Cher Ami Lecteur !
Tu as des enfants ?
Moi, j'en ai. Cinq.
Sur ces cinq, je n'en ai pondu personnellement que trois.
Ce qui me fait deux beaux-enfants et trois enfants assez beaux aussi.
Sache, Ami Lecteur, si l'expérience ne te l'a pas déjà appris, qu'à la naissance de son premier, on ne devient pas parent de façon monolithique.
On devient d'abord parent de nourrisson, aux cernes marquées, aux sourires extatiques, aux conversations approfondies et passionnées sur la meilleure marque de tétine ou la technologie avancée des couches culottes.
C'est le palier 1, une période durant laquelle on a tendance à saouler tout le monde avec un seul et unique sujet : le fruit de ses entrailles, la chair de sa chair, son petit si beau, si intelligent, si précoce et si envahissant !
Puis l'enfant entre en collectivité : chez la nounou, à la crèche ou, plus tardivement à l'école maternelle.
C'est le palier 2. On affronte le regard des professionnels, en craignant d'être trop hâtivement jugé comme mauvais parent.
Mon enfant pleure lorsque je le dépose, je prends du temps pour le consoler : mauvais parent qui n'arrive pas à se détacher de son gosse alors que, c'est bien connu, il va cesser de couiner aussitôt son géniteur disparu.
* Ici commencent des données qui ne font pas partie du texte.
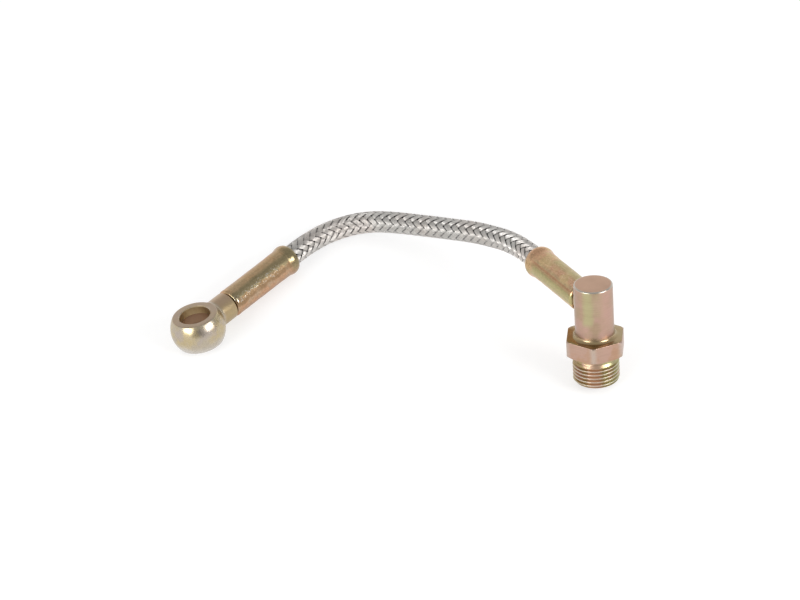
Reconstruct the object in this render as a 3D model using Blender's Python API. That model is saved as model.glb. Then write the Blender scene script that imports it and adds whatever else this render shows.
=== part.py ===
"""Braided fuel line: a ball-shaped banjo eye and a right-angled threaded union on one short hose.

The line lies as it comes to rest: on the rim of its thread, on its banjo eye and on the mouth
of the sleeve beside the eye. X runs along the line, Z is up and Z = 0 is the surface below it.
"""

import math

import bmesh
import bpy
from mathutils import Matrix, Vector

MM = 0.001

# Clearance between pieces that touch on the real line
GAP = 0.3 * MM

# Hose: a plastic liner in a braid of steel wire
HOSE_DIAMETER = 5.8 * MM
BRAID_THICKNESS = 0.4 * MM
LINER_THICKNESS = 0.6 * MM
HOSE_SIDES_STEPS = 4
HOSE_POINT_SPACING = 3.2 * MM
HOSE_STEPS_INSIDE = 4

# Crimped sleeves, one at each end of the hose
SLEEVE_LENGTH = 24.2 * MM
SLEEVE_DIAMETER = 7.7 * MM
SLEEVE_END_WALL = 1.0 * MM
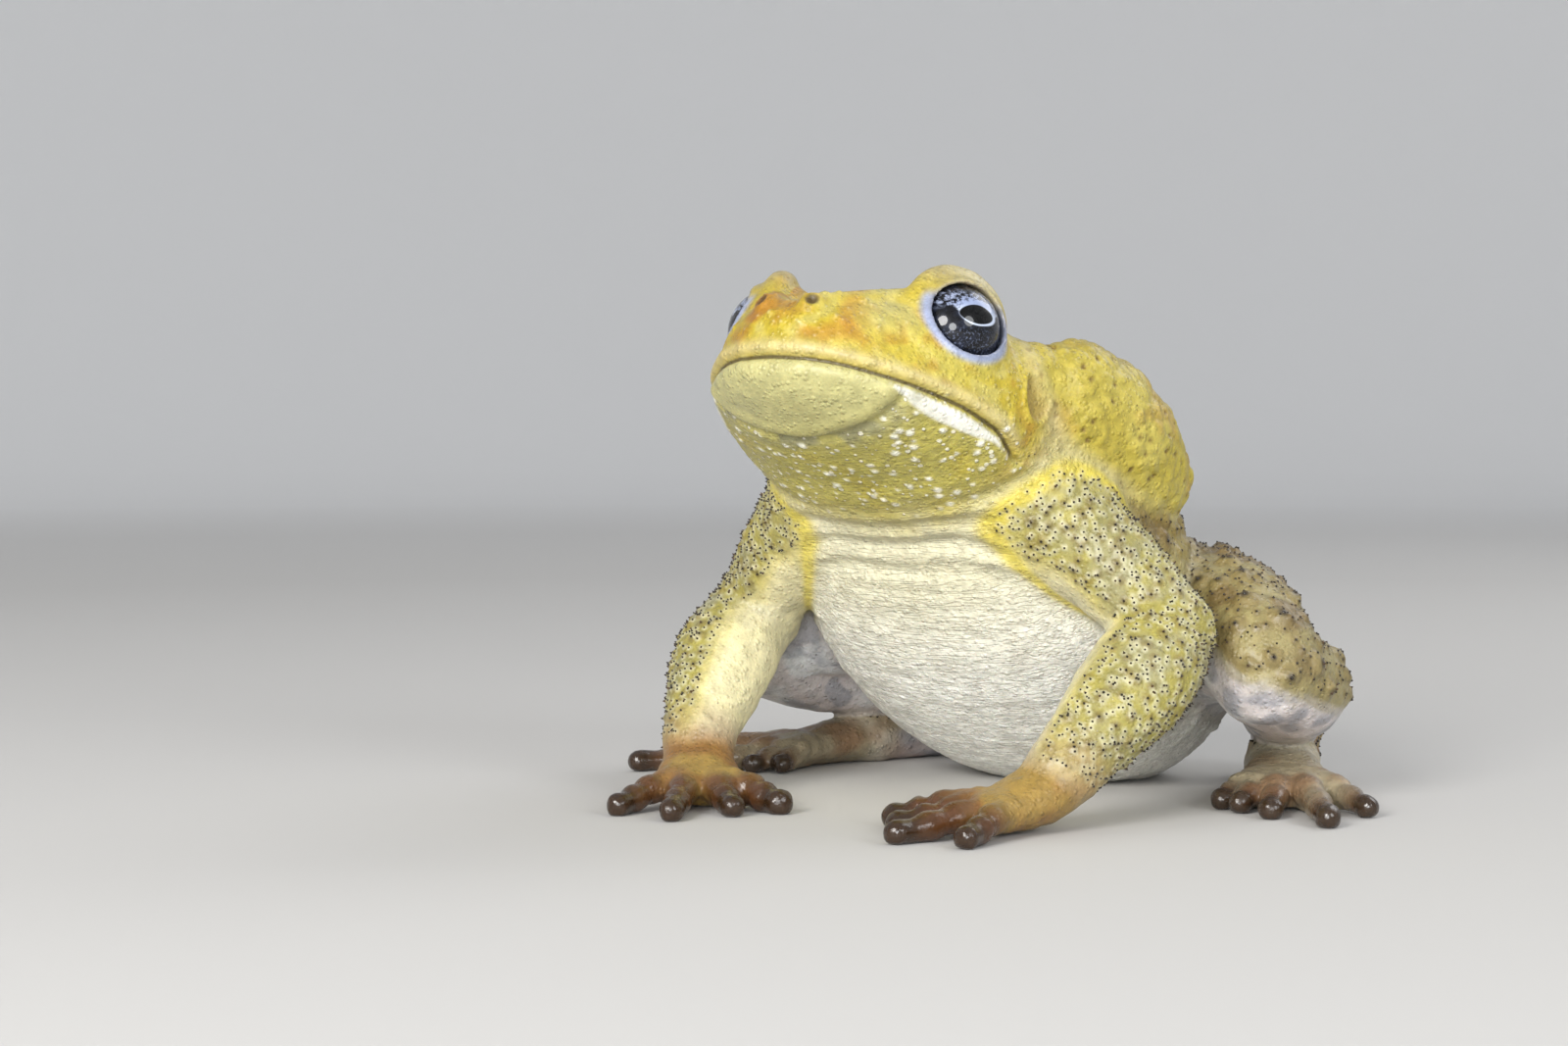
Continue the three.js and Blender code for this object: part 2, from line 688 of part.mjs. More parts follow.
// Limbs, each piece kept a gap away from all that was placed before it
const bodyTools = [trunk, skull].map((geometry) => toSolid(grown(geometry)));
for (const side of SIDES) {
  const placed = (geometry) => toSolid(onSide(side, geometry));
  const tool = (geometry) => toSolid(onSide(side, grown(geometry)));
  const glandTool = tool(gland);
  addNode(`eye_${side.name}`, placed(eyeball), material(0x1c1a18, 0.1));
  addNode(`ear_${side.name}`, cutBy(placed(ear()), [glandTool]), material(SKIN.olive));
  addNode(`gland_${side.name}`, placed(gland), material(SKIN.yellow, 0.5));

  const pieces = {
    upper_arm: [limb(UPPER_ARM)],
    forearm: [limb(FOREARM), ...limbWarts(FOREARM, 10, -60, 120, 3)],
    hand: hand(side),
    thigh: [limb(THIGH, 7, 13), ...limbWarts(THIGH, 10, 20, 160, 5)],
    shank: [limb(SHANK), ...limbWarts(SHANK, 10, -150, 60, 9)],
    tarsus: [limb(TARSUS, 5, 10)],
    foot: foot(side),
  };
  const taken = [...bodyTools, glandTool];
  for (const [name, parts] of Object.entries(pieces)) {
    const paint = material(name === "hand" || name === "foot" ? SKIN.brown : SKIN.olive);
    addNode(`${name}_${side.name}`, cutBy(joined(parts.map(placed)), taken).intersect(room), paint);
    taken.push(joined(parts.map(tool)));
  }
}

export default group;
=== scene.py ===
"""A cane toad sitting at rest, life size: one skin over the whole body, its horny points and two eyes.

Lengths are in millimetres until a mesh is made, in metres. The toad faces -Y, its left is +X and up is +Z.
"""

import math

import bpy
import numpy as np
import openvdb
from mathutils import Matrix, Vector
from mathutils.kdtree import KDTree


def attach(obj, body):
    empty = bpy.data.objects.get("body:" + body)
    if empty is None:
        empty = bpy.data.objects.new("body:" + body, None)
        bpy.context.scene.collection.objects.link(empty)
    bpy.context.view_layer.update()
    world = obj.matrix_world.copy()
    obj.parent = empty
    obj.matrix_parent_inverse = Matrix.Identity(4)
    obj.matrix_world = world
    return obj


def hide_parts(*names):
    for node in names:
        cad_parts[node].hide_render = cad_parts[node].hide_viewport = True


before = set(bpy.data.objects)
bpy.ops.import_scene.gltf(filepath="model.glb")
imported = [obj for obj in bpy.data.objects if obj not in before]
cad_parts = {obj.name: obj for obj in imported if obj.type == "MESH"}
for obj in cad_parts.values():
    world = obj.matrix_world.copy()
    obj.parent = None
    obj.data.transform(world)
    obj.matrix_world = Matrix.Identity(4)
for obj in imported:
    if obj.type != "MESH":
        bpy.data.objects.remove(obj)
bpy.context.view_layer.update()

MM = 0.001
COLOUR_MAP = "OFBake"

# The head: its upward tilt, and its origin in y and z. Places on it are forward, out and up from there.
HEAD_PITCH = math.radians(16)
HEAD_ORIGIN = (-54.0, 54.0)
SNOUT_TIP = (36.8, 0, 3.0)
EYE_RADIUS = 6.5
EYE_CENTRE = (15.5, 15.4, 11.0)
EYE_LOOKS = (0.46, 0.86, 0.2)
EYE_OPENING = (6.0, 5.3)
EYE_REACH = 15
PUPIL = (2.7, 1.4)
PUPIL_POWER = 1.8
LID_THICKNESS = 1.2
EAR_PLACE = (4.8, 22.2, 4.2)
EAR_SIZE = (2.7, 3.4)

# A nostril: forward, out and radius
NOSTRIL = (33.6, 3.6, 1.0)

# The bony ridges of the crown: from the nostril to the eye and along the upper lid, behind the eye and over
# the ear, and in front of the eye. Each point is forward, out and radius.
RIDGES = [
    [
        (33, 3.8, 0.9), (28.5, 6.4, 1.4), (24.5, 9, 1.6), (20.5, 11, 1.7),
        (16, 10.2, 1.6), (11.5, 10.8, 1.6), (8.6, 13, 1.5),
    ],
    [(8.6, 13, 1.4), (6, 18, 1.6), (4.4, 21.2, 1.5), (3, 22.9, 1.1)],
    [(22.6, 10.4, 1.3), (21.8, 14, 1.3), (21, 17.2, 0.9)],
]

# The line of the mouth, from the snout back: forward and up
MOUTH = [(44, 1.4), (34, 0.9), (26, 0.1), (18, -0.9), (11, -2.4), (5.5, -5.0)]

# Sections of the trunk from the rump to the neck: y and z of the back, y and z of the belly, half width, how
# far up it is widest as a share, and how square it is above and below that
TRUNK = np.array([
    [17.5, 10, 16, 5, 4, 0.5, 2, 2],
    [13.8, 19.5, 11, 1, 12, 0.5, 2, 2],
    [8, 30, 3, -1.5, 20.5, 0.47, 2.1, 2.1],
    [-2, 40.5, -8, -1.5, 27, 0.45, 2.2, 2.2],
    [-13.5, 49, -20, 1.5, 30.5, 0.43, 2.2, 2.2],
    [-25, 56.5, -32, 8.5, 31, 0.43, 2.2, 2.2],
    [-36, 62.8, -43, 18, 28.5, 0.45, 2.2, 2.2],
    [-45, 67.3, -51, 29, 25, 0.48, 2.2, 2.2],
    [-52, 69.5, -57, 39, 22.5, 0.5, 2.2, 2.2],
    [-58, 70, -64, 46, 20, 0.5, 2.2, 2.2],
])

# Sections of the head from the neck to the snout: forward and up of the crown, forward and up of the throat,
# and the rest as for the trunk
HEAD = np.array([
    [-8, 14, -5, -11, 18, 0.5, 2.1, 2],
    [0, 15.4, 0, -12.4, 22.8, 0.46, 2.3, 2],
    [7, 15.6, 7, -11.6, 23.6, 0.44, 2.5, 2],
    [14, 15.2, 14, -10.2, 22.4, 0.43, 2.7, 2],
    [20, 14.4, 20, -8.6, 20, 0.42, 2.8, 2],
    [25, 13.4, 25.5, -7, 17.2, 0.41, 2.8, 2],
    [29.5, 11.7, 30, -5.4, 13.6, 0.4, 2.6, 2.1],
    [33.2, 10, 33.5, -3.8, 9.8, 0.41, 2.3, 2.2],
    [35.8, 7.7, 35.8, -2, 5.6, 0.43, 2.1, 2.2],
])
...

Mon enfant pleure lorsque je le dépose, je m'empresse de le confier au responsable pour ne pas faire durer le supplice : mauvais parent qui se débarrasse du problème au lieu de prendre le temps d'expliquer au morveux la bonne journée qu'il va passer là.
Ce stade dure jusqu'à ce qu'on finisse pas comprendre que, quoiqu'on fasse, on peut tout penser de vous : l'important étant de suivre son bon sens et d'être logique avec soi-même !
Ensuite, le marmot entre au CP et on devient parent d'élève d'école élémentaire. C'est le palier 3.
On apprend à parler aux enseignants en essayant de ne pas les froisser tout en avançant ses pions pour que son cher ange soit le mieux compris possible par la maîtresse qui passe tant de temps avec lui.
On gère les premières réussites, les premiers échecs, les premières déceptions, les histoires entre copains, les carnets de notes... et on se replonge, pour beaucoup, dans sa propre scolarité.
C'est une période où on arrive encore à être assez proche du monde scolaire, même si on a été relégué sur le trottoir à la sortie des classes (plus question de pénétrer dans l'établissement après la maternelle !).
Vient alors le palier 4, l'entrée au collège : votre enfant tout mignon tout rose se métamorphose petit à petit en ado.
Ooooh, timidement au début. Il s'essaye, se cherche un look, multiplie les potes, se constitue tant bien que mal une bande, range de moins en moins : le bord*el s'installe. Excuse-moi, Ami Lecteur : il n'y a pas d'autre mot pour désigner le grand fouillis permanent qui, non seulement envahit la chambre du Petit, mais de jour en jour grignote sur l'espace vital du reste de la famille.
Tu retrouves des grandes pompes et des chaussettes odorantes un peu partout.
Une bouteille de Perr*ier près de la télé ("Oui Maman ! J'ai fait mes devoirs !").
Et jusqu'à un paquet vide de chips à côté de ton propre lit.
A ce stade, tu peux te dire, sans l'ombre d'une hésitation que le palier 4 est indéniablement validé !
Est-ce une occasion de se réjouir ?
Sans doute, puisque chaque jour gagné est un jour de moins qui te sépare de la glorieuse période où tu pourras te dire que ton bébé est devenu, presque en un claquement de doigts, un jeune adulte.
Période bénie où il est censé se prendre en charge, laver son linge, subvenir plus ou moins à ses besoins et - éventuellement (on peut doit rêver) - te donner un coup de main à l'occasion...
Mais bon, étant donné que je n'en suis qu'au coeur du fameux palier 4, je n'ose m'aventurer à te parler des paliers suivants.
Pour ça, il faudra encore patienter quelques temps, Ami Lecteur : bien que mes beaux-enfants m'aient donné un avant-goût de la suite des événements, je ne puis encore parler en experte.